GIFs do not require an embedded player to be viewed and have remained functional throughout many shifts in applicable file formats on the web. This longevity and uniform accessibility has lead many to characterize the GIF as a file format as democratic as the internet purportedly aspires to be. However, unlike Hito Steryl’s accurately egalitarian description of the poor image, the low visual quality of a GIF is not a result of pirated mass reproduction or individuals cycling images through a slew of diverse copying and transfer methods. Instead, the GIF’s limited capacity for narrative and often pixilated appearance is due to the increased bulk each frame adds to its total file size, subsequently slowing down the process of loading and viewing the larger the file gets.

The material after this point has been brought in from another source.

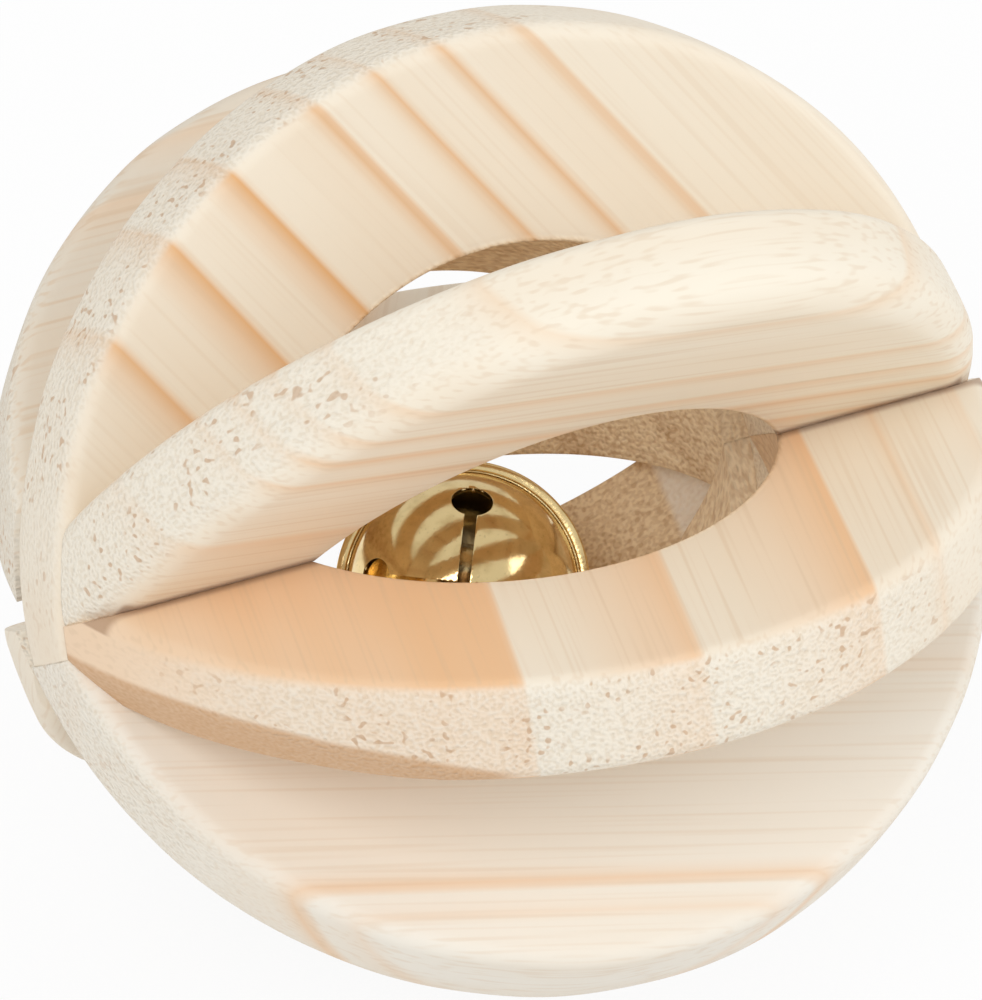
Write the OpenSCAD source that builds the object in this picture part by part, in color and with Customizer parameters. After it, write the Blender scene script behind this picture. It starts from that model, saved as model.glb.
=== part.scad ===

Without the external support of a video player, the GIF must behave as an image while appearing to be a video.

As a culturally distinct and informationally narrowed format, the content of an artistic GIF rarely strays far from the realm of the expected due to the inherently minimal range of visuals and narrative advancements it may include as a time-based medium. All forms of compression eventually meet their logical end, where whatever material that was compressed is no longer able to be recovered in quite the same manner it previously existed, resulting in an unzipped product that appears to be a faint shadow of the dense form it once took. The fault of the artistic GIF is not that it has rendered conceptually rich subjects to a point incapable of being critically expanded upon with conceptual depth, but that the format itself is a censorship of an amount of information necessary to create ideologically rich narratives transcendent of their own interface. In a recent essay on the state of internet-inform
ed art, curator Lauren Cornell states

While the field of art online continues to thrive, art engaged with the internet does not need to exist there; because the internet is not just a medium, but also a territory populated and fought over by individuals, corporations, and governments; a communications tool; and a cultural catalyst.

The idea that art’s subject matter need not address the same medium it assumes is an adequate description of a contemporary field of art making that has increasingly come to rely less on medium specificity for critical validation. As Cornell echoes, the best art on the internet or otherwise exceeds its own medium, inspiring realizations divorced from whatever it is being transmitting through. The GIF is indelibly and formally linked to the compressed boundaries of the file format that transmits it, allowing art viewers none of the suspension of disbelief necessary to think the GIF they are looking at is not, in fact, a GIF at any moment of their viewing. The solution to the artistic GIF’s status as a pre-emptively self-referential medium would require it to betray its own maxim of economical viewing and transfer. Impossibly, this would force the GIF to aesthetically become, in a word, inefficient. Some problems just can’t be fixed. The artistic GIF will have to deal with it.